* **TO BE DONE**: Which lines in the records below contain the word "joints"? Copy each of them.

* **RECORDS FOR PROCESSING**:

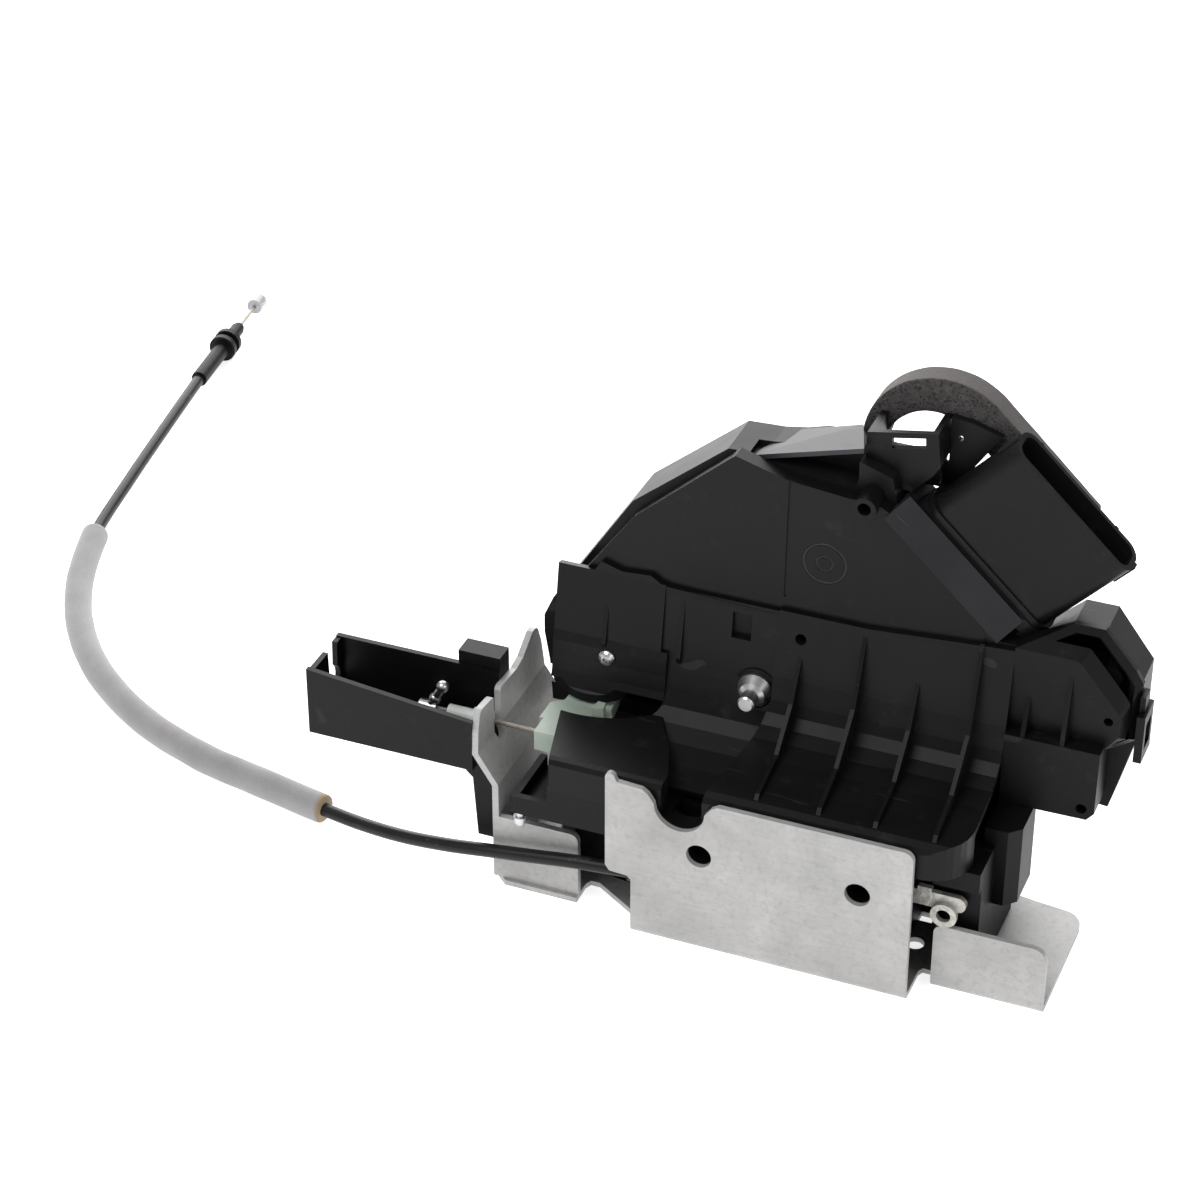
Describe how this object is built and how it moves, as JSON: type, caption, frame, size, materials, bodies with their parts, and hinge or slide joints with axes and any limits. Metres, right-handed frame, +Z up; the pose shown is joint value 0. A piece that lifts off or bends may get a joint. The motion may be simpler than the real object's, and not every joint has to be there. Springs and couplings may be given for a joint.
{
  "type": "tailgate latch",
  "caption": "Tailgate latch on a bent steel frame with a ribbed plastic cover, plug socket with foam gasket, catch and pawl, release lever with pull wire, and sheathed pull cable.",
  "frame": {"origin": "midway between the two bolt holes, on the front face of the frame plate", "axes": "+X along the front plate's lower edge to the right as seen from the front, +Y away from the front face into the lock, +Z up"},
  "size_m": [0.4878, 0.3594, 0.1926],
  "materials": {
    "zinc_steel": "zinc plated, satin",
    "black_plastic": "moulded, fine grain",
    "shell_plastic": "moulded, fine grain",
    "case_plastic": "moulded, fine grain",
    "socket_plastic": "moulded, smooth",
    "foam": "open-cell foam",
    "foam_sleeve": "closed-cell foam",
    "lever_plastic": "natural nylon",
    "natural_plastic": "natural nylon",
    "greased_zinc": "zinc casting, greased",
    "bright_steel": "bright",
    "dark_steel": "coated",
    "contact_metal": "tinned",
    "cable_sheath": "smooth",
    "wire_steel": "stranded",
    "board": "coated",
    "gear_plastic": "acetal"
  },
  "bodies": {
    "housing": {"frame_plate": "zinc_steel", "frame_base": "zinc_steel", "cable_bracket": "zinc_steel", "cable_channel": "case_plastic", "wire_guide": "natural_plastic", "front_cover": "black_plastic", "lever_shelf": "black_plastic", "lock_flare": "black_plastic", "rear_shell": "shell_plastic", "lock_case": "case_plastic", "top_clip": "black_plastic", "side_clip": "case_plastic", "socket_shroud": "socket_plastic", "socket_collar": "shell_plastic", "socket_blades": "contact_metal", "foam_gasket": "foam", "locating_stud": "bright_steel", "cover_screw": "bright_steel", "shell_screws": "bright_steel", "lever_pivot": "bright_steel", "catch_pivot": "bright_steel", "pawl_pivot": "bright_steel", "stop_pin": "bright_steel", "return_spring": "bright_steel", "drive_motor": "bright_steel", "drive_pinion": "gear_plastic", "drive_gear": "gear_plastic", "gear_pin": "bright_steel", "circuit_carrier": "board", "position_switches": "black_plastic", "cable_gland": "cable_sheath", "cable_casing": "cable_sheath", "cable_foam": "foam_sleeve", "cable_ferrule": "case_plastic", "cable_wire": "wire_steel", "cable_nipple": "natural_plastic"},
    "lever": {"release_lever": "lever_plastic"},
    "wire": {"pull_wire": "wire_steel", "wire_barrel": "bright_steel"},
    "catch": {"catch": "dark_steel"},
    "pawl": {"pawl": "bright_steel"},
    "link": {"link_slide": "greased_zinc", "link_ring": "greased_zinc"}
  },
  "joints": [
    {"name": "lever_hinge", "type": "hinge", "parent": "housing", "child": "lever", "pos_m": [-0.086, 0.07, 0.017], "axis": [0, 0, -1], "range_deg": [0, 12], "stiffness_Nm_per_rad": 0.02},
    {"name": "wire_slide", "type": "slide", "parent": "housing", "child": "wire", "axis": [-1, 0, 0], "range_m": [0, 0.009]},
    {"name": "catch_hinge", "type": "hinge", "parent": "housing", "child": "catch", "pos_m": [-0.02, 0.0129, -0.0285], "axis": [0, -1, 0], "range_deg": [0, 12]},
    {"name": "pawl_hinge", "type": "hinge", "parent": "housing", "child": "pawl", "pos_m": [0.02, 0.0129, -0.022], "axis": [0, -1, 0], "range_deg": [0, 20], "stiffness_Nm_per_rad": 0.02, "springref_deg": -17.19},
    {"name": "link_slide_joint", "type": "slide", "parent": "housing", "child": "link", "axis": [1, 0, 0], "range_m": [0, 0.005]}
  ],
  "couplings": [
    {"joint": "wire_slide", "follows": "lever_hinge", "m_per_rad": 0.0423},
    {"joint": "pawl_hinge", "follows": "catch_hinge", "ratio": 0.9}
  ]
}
--
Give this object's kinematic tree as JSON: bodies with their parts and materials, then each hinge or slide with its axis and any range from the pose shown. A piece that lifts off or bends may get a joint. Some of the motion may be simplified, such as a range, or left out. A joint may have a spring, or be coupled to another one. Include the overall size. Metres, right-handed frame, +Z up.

* **ANSWER TO THE EXERCISE**:
Describe how this object is built and how it moves, as JSON: type, caption, frame, size, materials, bodies with their parts, and hinge or slide joints with axes and any limits. Metres, right-handed frame, +Z up; the pose shown is joint value 0. A piece that lifts off or bends may get a joint. The motion may be simpler than the real object's, and not every joint has to be there. Springs and couplings may be given for a joint.
  "joints": [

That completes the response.